Una de las prisioneras es mujer principal que va a reunirse con su esposo,
magistrado en Sicilia; necesitan el dinero que se les ha robado para gastos
de viaje. Roque admite aquellas explicaciones. Acepta devolver el dinero,
conservando sólo una cantidad razonable porque el abad de lo que
canta yanta. Reparte este botín entre los hombres de su compañía
-los más eran gascones- y lo hace con tanta legalidad y prudencia
que no pasó un punto ni defraudó nada de la justicia distributiva.

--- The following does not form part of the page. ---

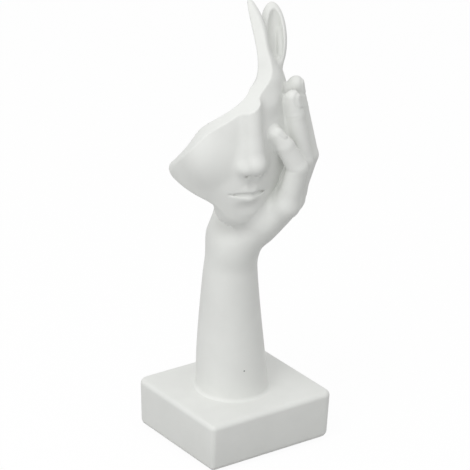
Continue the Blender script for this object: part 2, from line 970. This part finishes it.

Uno de los bandoleros, sin embargo, se permite criticar la generosidad
de su jefe. En seguida Roque le parte la cabeza con su espada: "desta
manera castigo yo a los deslenguados y atrevidos". Luego da un salvo
conducto a los viajeros para que sigan su camino seguros: "No es
mi intención de agraviar a soldados ni a mujer alguna, especialmente
a las que son principales".
Caballerosidad, generosidad,
galantería son pues los rasgos con los que Cervantes caracteriza
a los bandoleros catalanes. Lejos estamos de las tintas negras con las
que Mateo Alemán, Quevedo y otros autores pintan a los pícaros
de Castilla.
Para Cervantes, Cataluña
no es todavía la comarca mercantil e industriosa que será
en la segunda mitad del siglo XVIII. Sigue siendo una tierra áspera
y dura en el interior, pero que abriga almas generosas y nobles, con una
capital -Barcelona- digna de toda admiración y elogio. O sea que
entre Cataluña y Castilla no se observan, en la época de
los Austrias, señales de desencuentros o enfrentamientos. Los problemas
que oponen el Principado y la Corte parece que interesan sólo a
los políticos y gobernantes. En la medida en que la literatura
expresa el sentir de los contemporáneos, los catalanes no parecen
ser entonces para los castellanos gentes extrañas ni hostiles,
sino todo lo contrario. Ahora bien, sería a todas luces improcedente
considerar la literatura como un mero documento de historia social.